--- Stated problem ---
From the data that follows, print exactly the lines starting at the one containing "with BuildSketch(MIC.offset(-MIC_DEPTH +" and ending at the one containing "obj.parent = None"; include both of them and nothing more.

--- Source excerpt ---
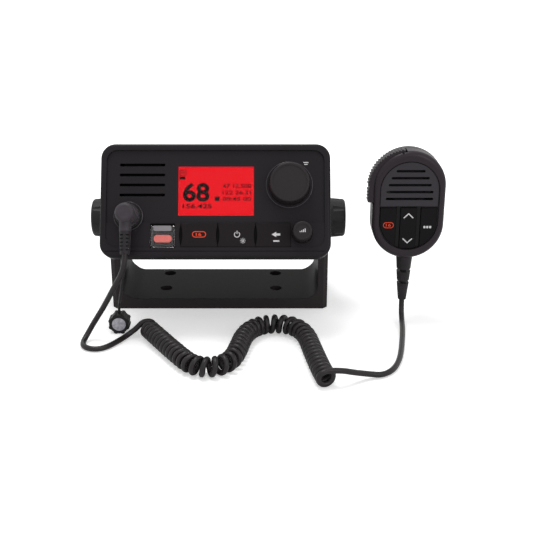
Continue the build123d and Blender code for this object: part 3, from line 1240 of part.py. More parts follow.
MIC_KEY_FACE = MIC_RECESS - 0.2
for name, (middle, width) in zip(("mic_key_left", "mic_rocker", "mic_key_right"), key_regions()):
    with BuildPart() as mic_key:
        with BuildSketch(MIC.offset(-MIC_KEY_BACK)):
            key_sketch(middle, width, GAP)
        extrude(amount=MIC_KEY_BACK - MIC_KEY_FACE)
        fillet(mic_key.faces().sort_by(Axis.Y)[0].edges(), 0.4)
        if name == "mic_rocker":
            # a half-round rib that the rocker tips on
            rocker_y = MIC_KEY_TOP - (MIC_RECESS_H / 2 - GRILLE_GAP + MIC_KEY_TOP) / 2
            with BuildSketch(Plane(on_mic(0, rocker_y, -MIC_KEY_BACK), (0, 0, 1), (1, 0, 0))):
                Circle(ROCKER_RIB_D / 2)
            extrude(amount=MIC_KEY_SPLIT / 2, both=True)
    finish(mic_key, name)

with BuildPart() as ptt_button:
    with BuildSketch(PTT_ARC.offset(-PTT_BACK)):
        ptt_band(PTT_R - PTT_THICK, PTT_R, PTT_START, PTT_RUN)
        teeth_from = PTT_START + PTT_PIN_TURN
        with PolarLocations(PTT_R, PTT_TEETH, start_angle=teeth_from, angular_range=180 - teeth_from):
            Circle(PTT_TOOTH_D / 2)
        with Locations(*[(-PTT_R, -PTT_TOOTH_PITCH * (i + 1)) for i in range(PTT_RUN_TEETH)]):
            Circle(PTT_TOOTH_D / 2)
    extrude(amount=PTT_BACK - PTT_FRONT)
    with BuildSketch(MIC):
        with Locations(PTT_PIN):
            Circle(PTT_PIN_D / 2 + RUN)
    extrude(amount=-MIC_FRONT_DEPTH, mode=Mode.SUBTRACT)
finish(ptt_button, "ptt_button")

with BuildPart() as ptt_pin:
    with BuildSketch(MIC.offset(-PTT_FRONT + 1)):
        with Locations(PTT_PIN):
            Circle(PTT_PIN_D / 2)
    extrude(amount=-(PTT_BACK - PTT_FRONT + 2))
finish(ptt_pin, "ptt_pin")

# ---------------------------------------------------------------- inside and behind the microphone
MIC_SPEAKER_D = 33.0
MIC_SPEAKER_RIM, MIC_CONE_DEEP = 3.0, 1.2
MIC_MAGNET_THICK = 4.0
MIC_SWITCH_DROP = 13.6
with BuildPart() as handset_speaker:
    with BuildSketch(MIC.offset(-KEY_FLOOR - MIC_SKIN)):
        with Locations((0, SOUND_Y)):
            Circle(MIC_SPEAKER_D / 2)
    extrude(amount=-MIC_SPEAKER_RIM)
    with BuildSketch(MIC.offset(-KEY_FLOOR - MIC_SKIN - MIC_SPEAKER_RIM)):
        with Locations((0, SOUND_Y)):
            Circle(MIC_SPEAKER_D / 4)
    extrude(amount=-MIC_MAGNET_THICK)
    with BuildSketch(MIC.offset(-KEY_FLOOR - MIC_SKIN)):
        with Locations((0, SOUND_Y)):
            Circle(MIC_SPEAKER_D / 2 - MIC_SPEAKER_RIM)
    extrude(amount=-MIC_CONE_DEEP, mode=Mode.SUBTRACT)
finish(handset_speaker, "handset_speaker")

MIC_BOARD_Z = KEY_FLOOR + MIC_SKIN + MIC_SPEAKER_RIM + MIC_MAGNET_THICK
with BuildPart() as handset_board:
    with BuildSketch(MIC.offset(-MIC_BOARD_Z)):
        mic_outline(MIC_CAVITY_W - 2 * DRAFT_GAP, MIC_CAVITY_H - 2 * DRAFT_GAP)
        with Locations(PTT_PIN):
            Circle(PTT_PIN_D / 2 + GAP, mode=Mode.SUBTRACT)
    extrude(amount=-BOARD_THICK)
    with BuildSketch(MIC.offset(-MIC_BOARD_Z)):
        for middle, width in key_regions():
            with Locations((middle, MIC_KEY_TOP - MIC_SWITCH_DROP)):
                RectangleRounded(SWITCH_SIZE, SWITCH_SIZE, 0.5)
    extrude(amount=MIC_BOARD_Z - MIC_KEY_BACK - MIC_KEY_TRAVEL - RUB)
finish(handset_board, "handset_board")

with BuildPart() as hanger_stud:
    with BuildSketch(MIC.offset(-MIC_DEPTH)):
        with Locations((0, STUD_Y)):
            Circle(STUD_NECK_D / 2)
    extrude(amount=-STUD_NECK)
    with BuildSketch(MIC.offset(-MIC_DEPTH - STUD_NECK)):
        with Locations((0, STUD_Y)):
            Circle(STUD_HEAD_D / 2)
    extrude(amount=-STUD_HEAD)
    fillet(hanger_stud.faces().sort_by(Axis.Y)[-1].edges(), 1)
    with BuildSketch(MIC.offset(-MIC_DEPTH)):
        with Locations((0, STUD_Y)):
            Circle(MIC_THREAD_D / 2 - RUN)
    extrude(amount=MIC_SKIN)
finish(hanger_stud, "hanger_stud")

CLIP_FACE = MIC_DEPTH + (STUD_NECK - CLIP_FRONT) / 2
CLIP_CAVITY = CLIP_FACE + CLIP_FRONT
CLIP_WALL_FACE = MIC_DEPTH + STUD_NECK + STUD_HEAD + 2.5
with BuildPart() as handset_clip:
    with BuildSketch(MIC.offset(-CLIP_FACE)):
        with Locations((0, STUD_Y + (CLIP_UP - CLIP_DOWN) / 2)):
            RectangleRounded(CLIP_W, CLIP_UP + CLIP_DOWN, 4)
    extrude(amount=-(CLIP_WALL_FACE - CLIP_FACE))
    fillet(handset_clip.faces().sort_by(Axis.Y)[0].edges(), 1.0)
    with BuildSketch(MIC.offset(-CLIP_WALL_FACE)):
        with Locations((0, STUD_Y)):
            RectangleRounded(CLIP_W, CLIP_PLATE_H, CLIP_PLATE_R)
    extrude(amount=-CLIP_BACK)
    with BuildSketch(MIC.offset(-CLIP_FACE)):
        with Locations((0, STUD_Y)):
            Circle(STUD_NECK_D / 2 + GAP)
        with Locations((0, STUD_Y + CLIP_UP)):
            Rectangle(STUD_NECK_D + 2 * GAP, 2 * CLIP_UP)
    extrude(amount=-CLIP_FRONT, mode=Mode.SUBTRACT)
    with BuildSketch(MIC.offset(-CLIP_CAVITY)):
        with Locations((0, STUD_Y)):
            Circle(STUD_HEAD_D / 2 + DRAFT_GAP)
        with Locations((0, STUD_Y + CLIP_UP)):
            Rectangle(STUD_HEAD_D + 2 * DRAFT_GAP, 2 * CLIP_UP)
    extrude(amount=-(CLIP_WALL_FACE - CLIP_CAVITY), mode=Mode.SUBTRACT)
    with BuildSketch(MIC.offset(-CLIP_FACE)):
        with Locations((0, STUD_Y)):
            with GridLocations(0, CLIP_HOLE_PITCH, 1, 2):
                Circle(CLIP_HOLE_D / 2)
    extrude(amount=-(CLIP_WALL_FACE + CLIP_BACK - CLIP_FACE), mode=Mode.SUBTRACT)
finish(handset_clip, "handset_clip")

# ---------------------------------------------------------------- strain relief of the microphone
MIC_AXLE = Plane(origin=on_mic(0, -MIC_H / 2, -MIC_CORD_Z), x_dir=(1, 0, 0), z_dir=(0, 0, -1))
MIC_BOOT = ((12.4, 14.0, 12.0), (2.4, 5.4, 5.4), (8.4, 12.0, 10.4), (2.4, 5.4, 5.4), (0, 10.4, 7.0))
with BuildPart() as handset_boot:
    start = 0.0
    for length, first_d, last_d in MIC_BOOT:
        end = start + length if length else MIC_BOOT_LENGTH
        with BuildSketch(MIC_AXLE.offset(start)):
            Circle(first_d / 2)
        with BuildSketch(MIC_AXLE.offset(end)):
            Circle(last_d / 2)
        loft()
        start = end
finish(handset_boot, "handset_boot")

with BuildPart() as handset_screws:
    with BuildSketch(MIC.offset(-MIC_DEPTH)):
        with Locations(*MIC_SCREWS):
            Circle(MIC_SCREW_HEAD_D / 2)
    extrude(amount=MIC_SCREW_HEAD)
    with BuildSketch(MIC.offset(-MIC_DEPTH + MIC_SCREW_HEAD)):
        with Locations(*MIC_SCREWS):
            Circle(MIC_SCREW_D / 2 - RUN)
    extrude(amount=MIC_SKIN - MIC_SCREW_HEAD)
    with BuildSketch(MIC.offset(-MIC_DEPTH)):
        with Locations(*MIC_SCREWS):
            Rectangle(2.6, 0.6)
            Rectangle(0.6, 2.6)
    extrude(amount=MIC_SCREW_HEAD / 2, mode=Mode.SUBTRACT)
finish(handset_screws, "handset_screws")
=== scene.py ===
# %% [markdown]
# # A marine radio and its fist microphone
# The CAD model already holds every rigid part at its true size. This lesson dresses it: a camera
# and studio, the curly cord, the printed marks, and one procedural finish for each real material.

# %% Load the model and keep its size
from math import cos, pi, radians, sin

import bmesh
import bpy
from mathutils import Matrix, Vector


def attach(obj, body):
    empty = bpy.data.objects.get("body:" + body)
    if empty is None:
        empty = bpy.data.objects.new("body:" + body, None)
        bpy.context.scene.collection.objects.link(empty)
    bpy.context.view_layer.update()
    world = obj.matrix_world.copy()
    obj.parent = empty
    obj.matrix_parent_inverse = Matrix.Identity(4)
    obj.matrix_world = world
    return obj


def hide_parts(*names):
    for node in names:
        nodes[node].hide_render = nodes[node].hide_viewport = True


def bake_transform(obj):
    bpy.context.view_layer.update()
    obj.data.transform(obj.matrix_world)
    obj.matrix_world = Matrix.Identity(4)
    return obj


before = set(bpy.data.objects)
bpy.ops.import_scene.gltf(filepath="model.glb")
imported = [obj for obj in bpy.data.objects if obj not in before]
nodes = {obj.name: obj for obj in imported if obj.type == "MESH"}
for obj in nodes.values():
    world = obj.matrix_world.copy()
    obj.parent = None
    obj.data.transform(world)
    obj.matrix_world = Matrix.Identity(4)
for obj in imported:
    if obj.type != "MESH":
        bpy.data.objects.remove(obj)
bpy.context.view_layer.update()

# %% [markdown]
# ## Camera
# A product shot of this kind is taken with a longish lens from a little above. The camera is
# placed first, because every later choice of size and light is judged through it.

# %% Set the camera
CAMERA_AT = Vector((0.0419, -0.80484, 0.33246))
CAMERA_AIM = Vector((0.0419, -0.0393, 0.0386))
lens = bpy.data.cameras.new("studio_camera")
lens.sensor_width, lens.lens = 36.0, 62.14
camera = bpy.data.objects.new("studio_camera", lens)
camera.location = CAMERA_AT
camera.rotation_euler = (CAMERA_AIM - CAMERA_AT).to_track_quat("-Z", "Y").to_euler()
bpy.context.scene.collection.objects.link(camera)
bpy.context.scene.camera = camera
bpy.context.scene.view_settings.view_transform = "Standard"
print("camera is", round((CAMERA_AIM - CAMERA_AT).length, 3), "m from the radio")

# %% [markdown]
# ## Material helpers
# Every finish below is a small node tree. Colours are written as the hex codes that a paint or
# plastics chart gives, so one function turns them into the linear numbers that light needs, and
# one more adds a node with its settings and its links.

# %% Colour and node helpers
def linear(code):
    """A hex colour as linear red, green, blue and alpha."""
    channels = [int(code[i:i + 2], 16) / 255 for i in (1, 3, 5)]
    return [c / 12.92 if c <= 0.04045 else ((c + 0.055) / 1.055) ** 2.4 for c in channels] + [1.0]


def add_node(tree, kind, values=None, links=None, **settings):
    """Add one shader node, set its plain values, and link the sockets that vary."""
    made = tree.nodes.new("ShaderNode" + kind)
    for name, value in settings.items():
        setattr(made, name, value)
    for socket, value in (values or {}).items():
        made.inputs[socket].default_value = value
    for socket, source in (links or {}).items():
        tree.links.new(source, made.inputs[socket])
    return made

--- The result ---
    with BuildSketch(MIC.offset(-MIC_DEPTH + MIC_SCREW_HEAD)):
        with Locations(*MIC_SCREWS):
            Circle(MIC_SCREW_D / 2 - RUN)
    extrude(amount=MIC_SKIN - MIC_SCREW_HEAD)
    with BuildSketch(MIC.offset(-MIC_DEPTH)):
        with Locations(*MIC_SCREWS):
            Rectangle(2.6, 0.6)
            Rectangle(0.6, 2.6)
    extrude(amount=MIC_SCREW_HEAD / 2, mode=Mode.SUBTRACT)
finish(handset_screws, "handset_screws")
=== scene.py ===
# %% [markdown]
# # A marine radio and its fist microphone
# The CAD model already holds every rigid part at its true size. This lesson dresses it: a camera
# and studio, the curly cord, the printed marks, and one procedural finish for each real material.

# %% Load the model and keep its size
from math import cos, pi, radians, sin

import bmesh
import bpy
from mathutils import Matrix, Vector


def attach(obj, body):
    empty = bpy.data.objects.get("body:" + body)
    if empty is None:
        empty = bpy.data.objects.new("body:" + body, None)
        bpy.context.scene.collection.objects.link(empty)
    bpy.context.view_layer.update()
    world = obj.matrix_world.copy()
    obj.parent = empty
    obj.matrix_parent_inverse = Matrix.Identity(4)
    obj.matrix_world = world
    return obj


def hide_parts(*names):
    for node in names:
        nodes[node].hide_render = nodes[node].hide_viewport = True


def bake_transform(obj):
    bpy.context.view_layer.update()
    obj.data.transform(obj.matrix_world)
    obj.matrix_world = Matrix.Identity(4)
    return obj


before = set(bpy.data.objects)
bpy.ops.import_scene.gltf(filepath="model.glb")
imported = [obj for obj in bpy.data.objects if obj not in before]
nodes = {obj.name: obj for obj in imported if obj.type == "MESH"}
for obj in nodes.values():
    world = obj.matrix_world.copy()
    obj.parent = None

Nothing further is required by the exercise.